Et de décocher ensuite une flèche contre les agences de notation, dont un exemple tunisien exerce déjà sans compter les sociétés de crédit-bureau pour le scoring des entreprises, pour  accuser leurs notations de « cacher des positions politiques, selon la nationalité de l’agence. Avec cette conditionnalité, les taux d’intérêts aujourd’hui pour la Tunisie, sont de 12 % contre ce qui est ailleurs entre 1 et 2 %, et ça fait mal ». Des paroles, qui ne vont rien arranger pour la Souveraine tunisienne que la BCT espère améliorer, et on sait que l’une d’elles a refusé d’améliorer la notation d’une assurance tunisienne, malgré ses bons résultats, sous prétexte non déclaré, de la mauvaise note souveraine de la Tunisie.

  • Les incohérences d’un supplicié supplicateur

Pour les prêts bilatéraux, « vous savez tous, que pour qu’un pays puisse donner de l’argent à un autre, il faut s’aligner sur la politique du donateur. S’aligner sur sa politique étrangère, dans un monde qui change vite. Ou bien vous êtes mon ami, et vous suivez ma politique étrangère, et je vous donne de l’argent, et si vous n’êtes pas mon ami, ne suivez pas ma politique et ma stratégie, je vous donne pas de l’argent. Cette condition d’alliance ne peut être en faveur des pays du tiers-monde », dit Fethi Nouri, un peu trop supplicateur, selon certains observateurs.

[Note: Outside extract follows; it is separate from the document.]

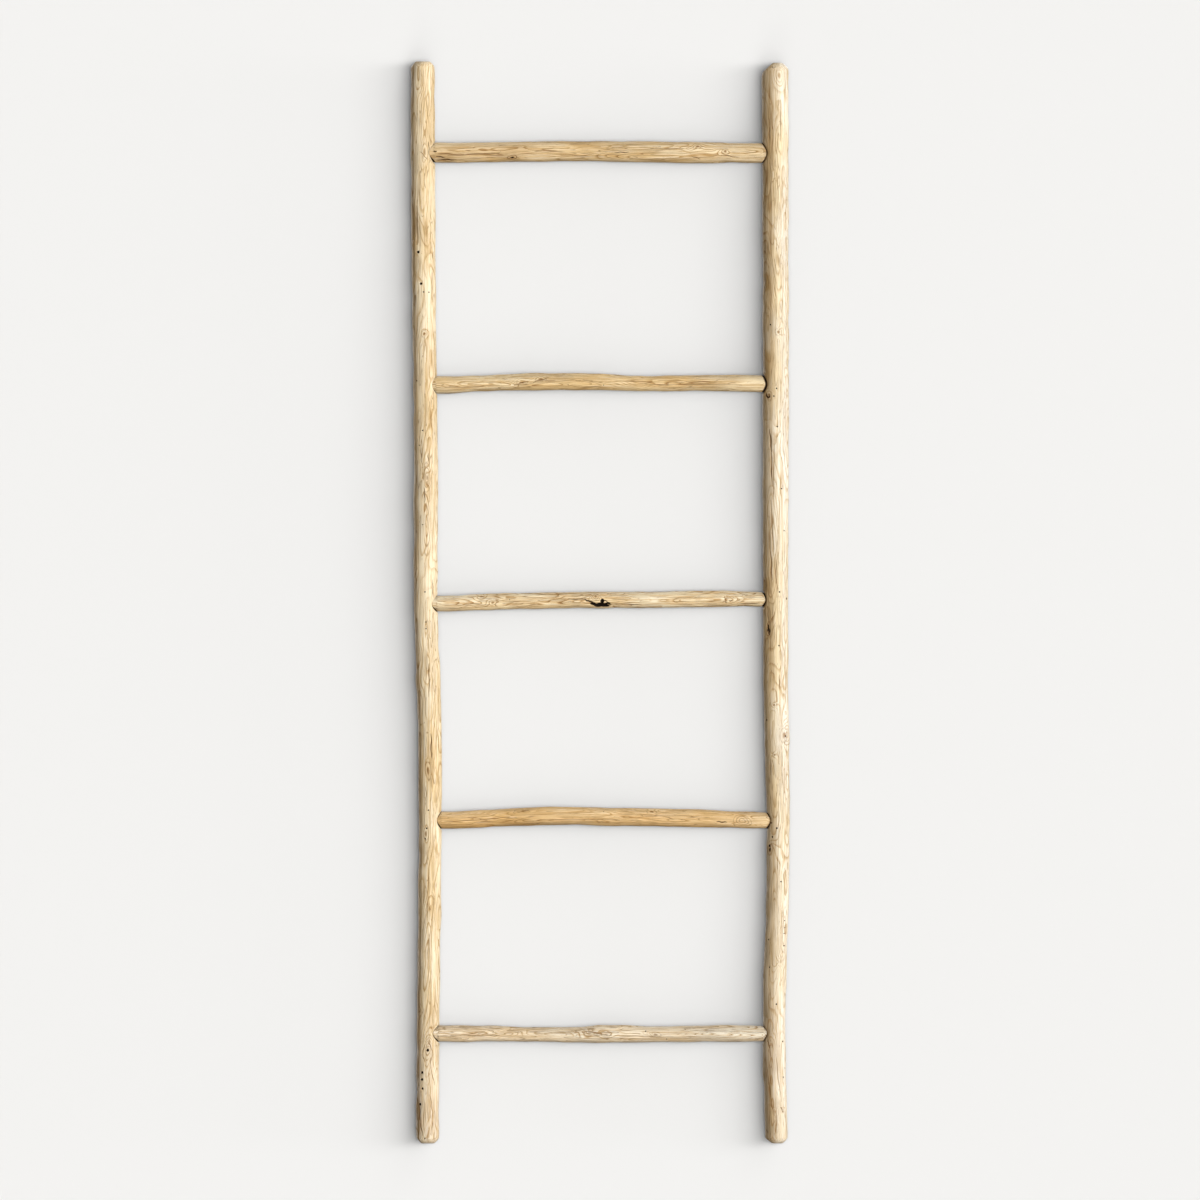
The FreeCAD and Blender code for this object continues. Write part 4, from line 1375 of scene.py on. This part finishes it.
def add_sheet(name, place, turn):
    """A wide flat sheet that catches shadows and neither blocks nor throws back any light."""
    shape = bmesh.new()
    bmesh.ops.create_grid(shape, x_segments=1, y_segments=1, size=ROOM)
    bmesh.ops.transform(shape, verts=shape.verts, matrix=Matrix.Translation(place) @ turn)
    sheet = new_piece(name, shape)
    sheet.data.materials.append(pale_paint(name + "_paint"))
    sheet.visible_shadow = sheet.visible_diffuse = False
    sheet.visible_glossy = sheet.visible_transmission = False


def add_sun(name, strength, right, up, softness):
    """A distant soft lamp, aimed by how far it stands to the right of the front and how high."""
    lamp = bpy.data.lights.new(name, "SUN")
    lamp.energy = strength * math.pi
    lamp.angle = math.radians(softness)
    sun = bpy.data.objects.new(name, lamp)
    right, up = math.radians(right), math.radians(up)
    way = Vector((math.sin(right) * math.cos(up), -math.cos(right) * math.cos(up), math.sin(up)))
    sun.rotation_euler = way.to_track_quat("Z", "Y").to_euler()
    bpy.context.scene.collection.objects.link(sun)


low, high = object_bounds()
add_sheet("floor", Vector((0, 0, 0)), Matrix.Identity(4))
add_sheet("wall", Vector((0, high.y + WALL_GAP, 0)), Matrix.Rotation(math.pi / 2, 4, "X"))
for number, (strength, right, up, softness) in enumerate(SUNS):
    add_sun(f"lamp_{number}", strength, right, up, softness)

world = bpy.data.worlds.new("studio")
world.use_nodes = True
bpy.context.scene.world = world
air = Wire(world.node_tree)
seen = air.node("LightPath", output="Is Camera Ray")
sky = world.node_tree.nodes["Background"]
sky.inputs["Color"].default_value = (*PALE, 1)
(AMBIENT + (1 - AMBIENT) * seen).feed(sky.inputs["Strength"])

camera_data = bpy.data.cameras.new("camera")
camera_data.type = "ORTHO"
camera_data.ortho_scale = PHOTO_SIDE * PIXEL
camera = bpy.data.objects.new("camera", camera_data)
camera.location = (
    (PHOTO_MIDDLE[0] - FOOT_PIXEL[0]) * PIXEL, -CAMERA_REACH,
    (FOOT_PIXEL[1] - PHOTO_MIDDLE[1]) * PIXEL,
)
camera.rotation_euler = (math.pi / 2, 0, 0)
bpy.context.scene.collection.objects.link(camera)
bpy.context.scene.camera = camera
bpy.context.scene.view_settings.view_transform = "Standard"

# The pale wall would light the wood from behind and wash out the poles' dark rims
bpy.context.scene.cycles.diffuse_bounces = 0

Comment comprendre sinon, au moins l’un des derniers crédits saoudiens pour remédier au transport ferroviaire du phosphate ? Ou encore, la tournée-visite qu’effectue actuellement Éric Meyer, secrétaire d’Etat adjoint au Trésor américain lors de laquelle il a rencontré au minimum, le Gouverneur de la BCT et la ministre des Finances ?

Et comme pour menacer de désobéissance économique la « galaxie des riches » qui refuse à son pays un argent sans conditions, le gouverneur de la BCT évoque les pays qui tentent de rallier le groupe des BRICS afin de prendre crédit chez sa banque, mais ne pousse pas l’audace jusqu’à demander officiellement l’adhésion de la Tunisie à ce groupe de pays, à l’image des 23 autres pays qui ont déjà candidaté.

La « menace » a peut-être été entendue, puisqu’à peine rentré à Tunis, Fethi Nouri recevait le vice-ministre du Trésor américain Eric Meyer, qui était aussi Senior Advisor au Conseil d’Administration du FMI. Et les deux hommes ont peut-être soulevé les questions de l’appui budgétaire et le retard de la Tunisie dans la conclusion de la Revue annuelle du FMI au titre de l’Article VI.

Une Revue, sorte d’audit financier approfondi, qui a toujours été le livre de chevet de tout investisseur ou banquier international. Une Revue, que refuse désormais de laisser faire la Tunisie, comme si elle avait des cadavres dans les placards, et qui explique pourquoi les bilatéraux et même les internationaux traînent les pieds quand il s’agit de prêter à la Tunisie du 25 juillet. Isin’t it Madame la ministre !   

  • La bonne parole du Gouverneur : « On ne demande pas de l’argent facile et magique »

Nous on estime, à l’écoute des 10 minutes de Fethi Nouri en Russie, que le gouverneur de la BCT aurait mieux fait de présenter son pays sous un meilleur jour qui faciliterait, peut-être et en dépit du FMI, son accès à d’autres sources de financement, bilatérales ou sur les marchés internationaux, et poussé les investisseurs à aider la Tunisie à créer plus de richesses et d’emplois.

On aurait aimé voir un Gouverneur, fier comme le Président du pays, au moins devant les autres, de ce qu’a réalisé son pays en matière de résilience comment le disent les chiffres du chef du gouvernement, et qu’il tienne à Pétersbourg le même discours que celui tenu devant Eric Meyer accompagné de l’ambassadeur Hood (ar). Un discours, dont Sihem Nemsia a repris les éléments de langage.

Force est de dire en définitive que Nouri avait raison de dire en Russie (par ailleurs 2ème plus gros déficit commercial avec la Tunisie), que la Tunisie « ne demande pas de l’argent facile. Mais de l’argent utile pour notre développement. On ne demande pas de l’argent magique. On demande de l’argent qui nous serve à développer notre pays ».

Encore fallait-il qu’il le fasse avec une fière souveraineté, pas enveloppée dans la recherche manifeste d’une certaine condescendance financière. Son body-language a peut-être trahi sa pensée, mais certainement impacté négativement son message.